== Entries supplied ==
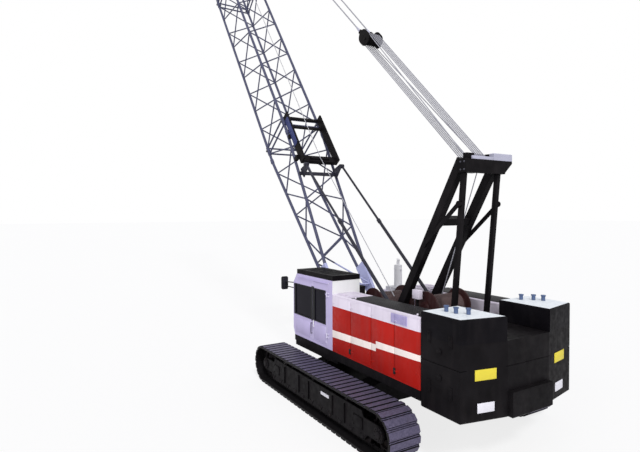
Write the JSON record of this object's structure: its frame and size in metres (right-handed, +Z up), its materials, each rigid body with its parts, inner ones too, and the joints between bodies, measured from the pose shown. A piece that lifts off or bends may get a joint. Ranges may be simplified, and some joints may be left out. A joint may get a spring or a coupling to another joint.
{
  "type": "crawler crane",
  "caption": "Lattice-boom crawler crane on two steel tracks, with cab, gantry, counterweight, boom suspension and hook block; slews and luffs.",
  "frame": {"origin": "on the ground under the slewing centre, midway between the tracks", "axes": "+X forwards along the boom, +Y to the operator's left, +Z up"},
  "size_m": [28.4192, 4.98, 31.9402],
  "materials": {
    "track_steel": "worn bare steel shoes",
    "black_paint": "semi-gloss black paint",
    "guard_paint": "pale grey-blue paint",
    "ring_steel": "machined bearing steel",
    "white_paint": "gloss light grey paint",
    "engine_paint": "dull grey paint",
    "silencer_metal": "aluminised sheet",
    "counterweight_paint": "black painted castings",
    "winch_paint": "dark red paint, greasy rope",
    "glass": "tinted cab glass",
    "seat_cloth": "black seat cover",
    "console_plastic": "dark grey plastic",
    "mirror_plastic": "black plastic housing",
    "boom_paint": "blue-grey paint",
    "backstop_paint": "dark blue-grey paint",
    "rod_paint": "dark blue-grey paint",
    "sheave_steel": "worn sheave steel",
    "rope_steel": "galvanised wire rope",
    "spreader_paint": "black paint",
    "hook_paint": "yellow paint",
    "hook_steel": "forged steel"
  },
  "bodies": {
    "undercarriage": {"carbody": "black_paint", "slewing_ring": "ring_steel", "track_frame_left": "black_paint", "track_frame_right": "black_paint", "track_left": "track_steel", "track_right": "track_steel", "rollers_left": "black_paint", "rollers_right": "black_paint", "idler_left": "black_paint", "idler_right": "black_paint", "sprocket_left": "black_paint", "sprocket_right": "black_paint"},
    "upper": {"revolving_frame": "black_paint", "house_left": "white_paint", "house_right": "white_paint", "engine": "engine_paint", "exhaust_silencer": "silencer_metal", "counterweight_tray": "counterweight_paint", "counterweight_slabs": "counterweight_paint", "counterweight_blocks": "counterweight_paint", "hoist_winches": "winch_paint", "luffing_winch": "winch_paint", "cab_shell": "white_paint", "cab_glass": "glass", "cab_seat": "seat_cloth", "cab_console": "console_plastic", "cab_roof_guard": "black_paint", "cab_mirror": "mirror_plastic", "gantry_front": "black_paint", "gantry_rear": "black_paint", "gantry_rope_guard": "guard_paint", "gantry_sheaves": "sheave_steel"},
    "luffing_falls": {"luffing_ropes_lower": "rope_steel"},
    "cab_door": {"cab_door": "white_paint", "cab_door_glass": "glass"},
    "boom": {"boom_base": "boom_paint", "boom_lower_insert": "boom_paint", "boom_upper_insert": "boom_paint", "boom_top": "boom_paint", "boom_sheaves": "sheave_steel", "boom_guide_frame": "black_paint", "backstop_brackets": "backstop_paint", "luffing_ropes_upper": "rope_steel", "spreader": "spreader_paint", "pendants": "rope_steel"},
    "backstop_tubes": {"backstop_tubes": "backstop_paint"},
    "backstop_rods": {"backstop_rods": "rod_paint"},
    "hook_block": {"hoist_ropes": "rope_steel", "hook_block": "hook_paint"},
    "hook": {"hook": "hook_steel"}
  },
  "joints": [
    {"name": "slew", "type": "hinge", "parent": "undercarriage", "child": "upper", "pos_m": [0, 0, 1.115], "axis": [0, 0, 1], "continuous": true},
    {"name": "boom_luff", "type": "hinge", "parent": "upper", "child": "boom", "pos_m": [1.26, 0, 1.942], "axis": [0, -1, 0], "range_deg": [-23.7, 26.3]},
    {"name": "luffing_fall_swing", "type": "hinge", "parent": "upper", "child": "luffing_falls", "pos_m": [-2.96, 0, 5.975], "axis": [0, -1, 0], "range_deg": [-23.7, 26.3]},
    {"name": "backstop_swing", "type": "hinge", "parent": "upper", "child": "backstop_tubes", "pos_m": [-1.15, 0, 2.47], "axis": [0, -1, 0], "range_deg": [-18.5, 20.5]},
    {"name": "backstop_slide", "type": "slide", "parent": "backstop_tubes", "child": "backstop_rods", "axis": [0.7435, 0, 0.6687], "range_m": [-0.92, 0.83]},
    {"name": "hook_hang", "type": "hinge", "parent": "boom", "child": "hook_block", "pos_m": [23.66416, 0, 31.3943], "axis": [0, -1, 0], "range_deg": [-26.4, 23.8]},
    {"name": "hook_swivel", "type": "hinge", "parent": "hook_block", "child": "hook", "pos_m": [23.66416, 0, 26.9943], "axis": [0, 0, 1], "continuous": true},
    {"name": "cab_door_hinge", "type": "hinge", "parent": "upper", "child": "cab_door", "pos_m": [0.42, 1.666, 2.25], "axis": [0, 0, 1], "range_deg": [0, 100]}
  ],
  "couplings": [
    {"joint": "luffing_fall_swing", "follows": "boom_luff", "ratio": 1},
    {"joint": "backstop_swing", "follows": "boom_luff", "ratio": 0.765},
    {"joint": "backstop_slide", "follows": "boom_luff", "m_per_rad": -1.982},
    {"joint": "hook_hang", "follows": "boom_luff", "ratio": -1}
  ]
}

--

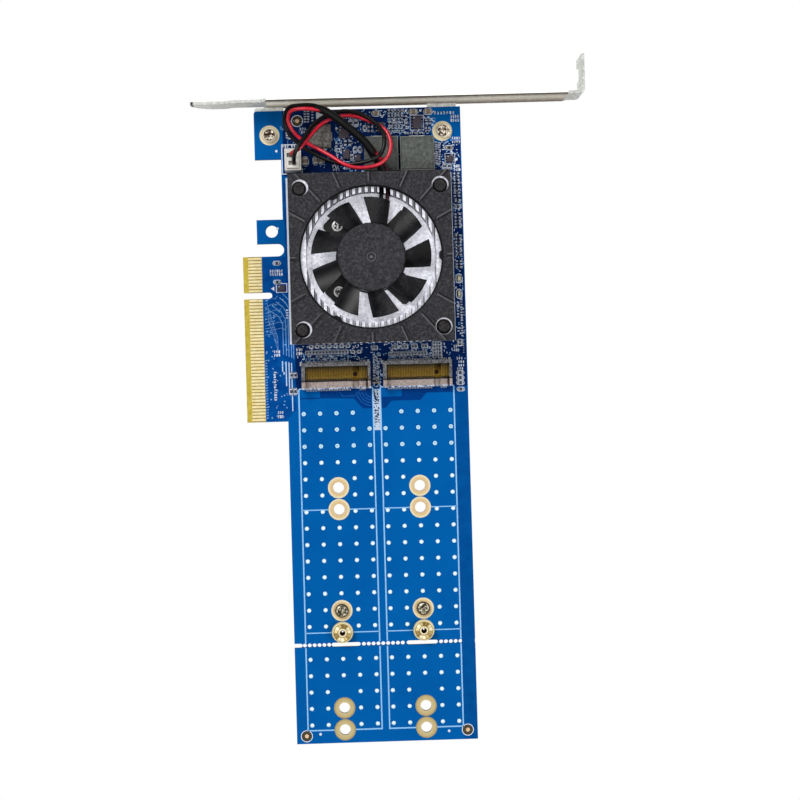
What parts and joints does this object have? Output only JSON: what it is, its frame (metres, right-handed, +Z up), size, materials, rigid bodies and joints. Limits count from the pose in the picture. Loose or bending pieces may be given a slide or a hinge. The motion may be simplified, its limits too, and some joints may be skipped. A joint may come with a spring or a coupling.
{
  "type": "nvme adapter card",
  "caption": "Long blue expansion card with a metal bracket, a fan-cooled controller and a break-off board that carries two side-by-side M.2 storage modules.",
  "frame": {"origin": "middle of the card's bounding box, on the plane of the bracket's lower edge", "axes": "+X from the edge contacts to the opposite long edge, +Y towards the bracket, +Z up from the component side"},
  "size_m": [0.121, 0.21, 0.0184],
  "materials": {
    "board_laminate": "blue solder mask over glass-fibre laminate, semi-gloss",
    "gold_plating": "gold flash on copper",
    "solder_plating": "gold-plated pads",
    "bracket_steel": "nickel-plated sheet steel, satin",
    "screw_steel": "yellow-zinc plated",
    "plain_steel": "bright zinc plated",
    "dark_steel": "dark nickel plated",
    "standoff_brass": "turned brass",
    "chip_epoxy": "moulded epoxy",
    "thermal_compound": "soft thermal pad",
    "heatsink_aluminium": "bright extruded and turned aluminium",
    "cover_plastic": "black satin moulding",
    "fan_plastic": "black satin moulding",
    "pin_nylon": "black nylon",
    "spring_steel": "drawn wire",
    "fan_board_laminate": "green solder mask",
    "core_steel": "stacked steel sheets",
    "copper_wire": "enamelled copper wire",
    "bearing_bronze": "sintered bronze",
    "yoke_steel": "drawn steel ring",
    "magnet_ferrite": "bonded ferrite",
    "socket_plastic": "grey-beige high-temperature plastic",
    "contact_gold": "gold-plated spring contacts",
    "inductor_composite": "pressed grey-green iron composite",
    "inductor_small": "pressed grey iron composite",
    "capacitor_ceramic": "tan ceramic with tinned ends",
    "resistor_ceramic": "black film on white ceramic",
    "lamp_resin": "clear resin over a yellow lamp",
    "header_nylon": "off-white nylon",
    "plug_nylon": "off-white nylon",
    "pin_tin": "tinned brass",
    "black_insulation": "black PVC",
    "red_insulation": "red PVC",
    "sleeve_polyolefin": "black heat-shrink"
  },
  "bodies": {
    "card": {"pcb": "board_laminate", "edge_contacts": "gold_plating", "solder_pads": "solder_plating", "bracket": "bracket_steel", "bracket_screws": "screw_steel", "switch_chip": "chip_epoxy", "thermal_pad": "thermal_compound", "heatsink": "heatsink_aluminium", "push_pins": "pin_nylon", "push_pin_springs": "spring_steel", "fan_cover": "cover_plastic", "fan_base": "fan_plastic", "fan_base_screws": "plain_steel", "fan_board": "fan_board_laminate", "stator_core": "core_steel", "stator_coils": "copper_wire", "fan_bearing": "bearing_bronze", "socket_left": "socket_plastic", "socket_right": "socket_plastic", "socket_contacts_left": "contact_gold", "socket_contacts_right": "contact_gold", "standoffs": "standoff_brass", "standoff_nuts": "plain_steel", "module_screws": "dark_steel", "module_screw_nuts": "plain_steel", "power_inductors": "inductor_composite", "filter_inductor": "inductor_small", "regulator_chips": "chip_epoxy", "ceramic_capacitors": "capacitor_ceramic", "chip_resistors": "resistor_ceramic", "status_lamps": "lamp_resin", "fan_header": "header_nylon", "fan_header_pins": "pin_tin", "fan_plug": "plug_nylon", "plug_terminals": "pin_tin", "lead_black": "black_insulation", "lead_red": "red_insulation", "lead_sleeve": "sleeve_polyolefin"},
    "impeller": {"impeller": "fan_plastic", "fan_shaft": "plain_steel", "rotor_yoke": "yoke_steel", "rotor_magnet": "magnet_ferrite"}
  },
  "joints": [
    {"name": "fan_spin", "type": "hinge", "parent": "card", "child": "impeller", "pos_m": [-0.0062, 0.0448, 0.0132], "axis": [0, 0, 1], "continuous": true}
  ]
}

== Problem statement ==
Search the entries for "pose" and copy out each line that has it.

== Problem solution ==
Write the JSON record of this object's structure: its frame and size in metres (right-handed, +Z up), its materials, each rigid body with its parts, inner ones too, and the joints between bodies, measured from the pose shown. A piece that lifts off or bends may get a joint. Ranges may be simplified, and some joints may be left out. A joint may get a spring or a coupling to another joint.
What parts and joints does this object have? Output only JSON: what it is, its frame (metres, right-handed, +Z up), size, materials, rigid bodies and joints. Limits count from the pose in the picture. Loose or bending pieces may be given a slide or a hinge. The motion may be simplified, its limits too, and some joints may be skipped. A joint may come with a spring or a coupling.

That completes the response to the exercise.